Our body is made up of physical H2O water which needs to be replenished by drinking. However, here Jeremiah is speaking about the living water needed to revive a dry and weary soul.
What does it mean when the Lord says His people have forsaken Him? How?
It comes down to what we are accustomed to worshipping, what we are extolling, what we are chasing. In most cases then and now, people look to something they can see and hold on to. During Jeremiah’s time they would make idols of wood or stone, or turn to the sun and moon. Today’s idols include possessions, status, perverted sexuality, horoscopes, talismans, charms and symbols of power (idolatries which can open the door to demonic influence). To satisfy and quench our thirsty soul, mankind throughout history so often looks to something other than the creator of the universe. This is how we have forsaken Him.
We are confronted daily with situations that cause our souls to become dry. What is the reason thirsty souls do not drink living water?

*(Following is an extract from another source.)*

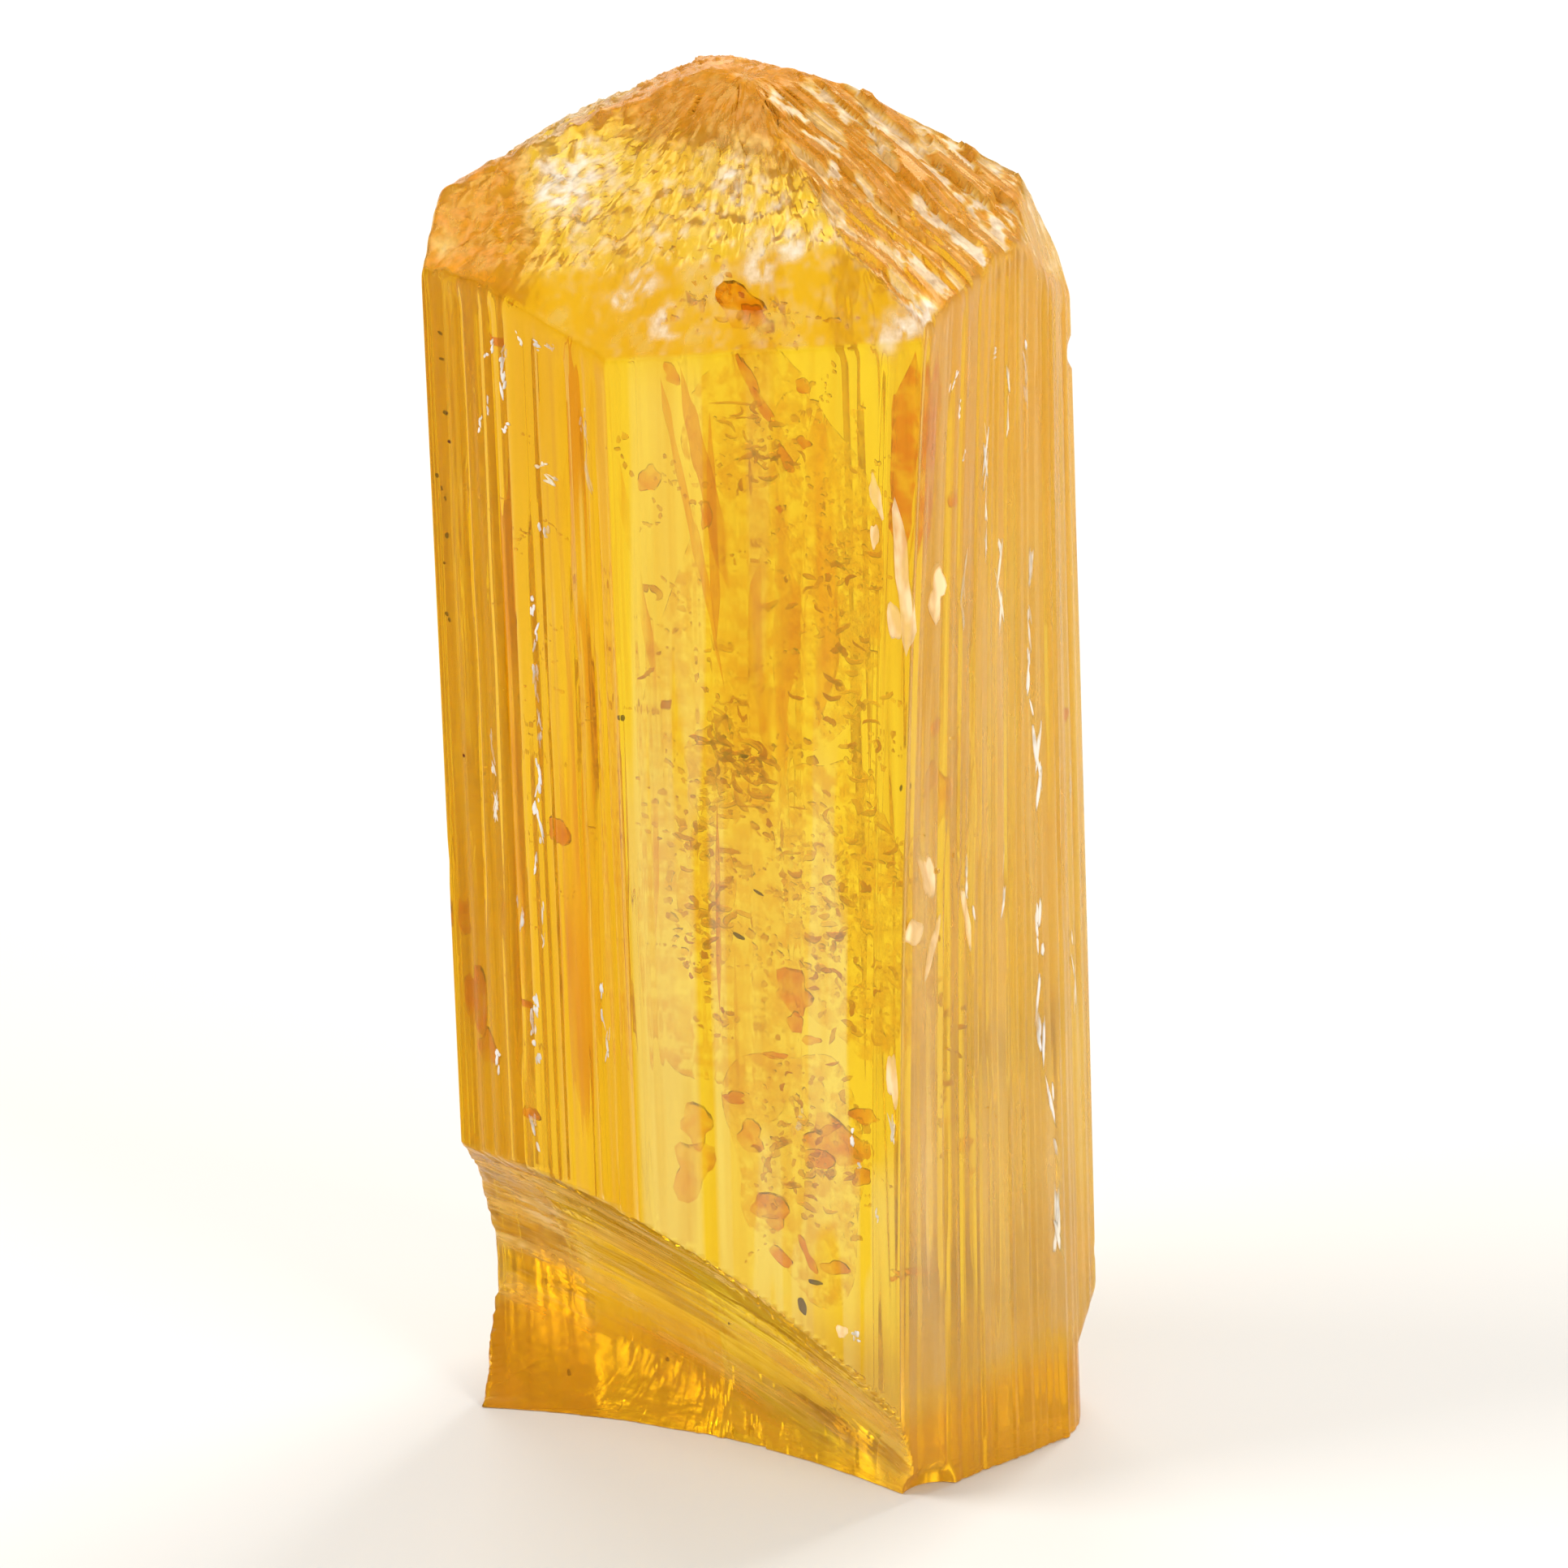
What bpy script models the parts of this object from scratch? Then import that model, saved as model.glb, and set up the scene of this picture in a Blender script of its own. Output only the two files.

In John 4 we read of the Samaritan. Yeshua, the source of living water, stands beside the well with no way to draw physical water. We then see the Samaritan woman with all the tools to draw the water to physically quench thirst; yet she has a thirsty soul and a dry heart which cannot be helped by drinking from that well. Yeshua’s words touched the parched aspects of her life opening her up to receive His living water.
Looking at the role of the prophet in situations like this we see the importance of being guided in our daily lives by the Holy Spirit. In this way, as it was and is with the prophetic, we can be at the right place at the right time, speaking to the right person and touching, as did Yeshua, the place which opens them up to receive waters that never run dry, never to thirst again.
Yeshua has many names; the one we see here in Jeremiah is “the source of living water.” We, the believers in Yeshua who carry the Spirit of the Living God in us, must take our appointed places in prayer and intercession for the dry and weary hearts to draw on Him the true source of living water.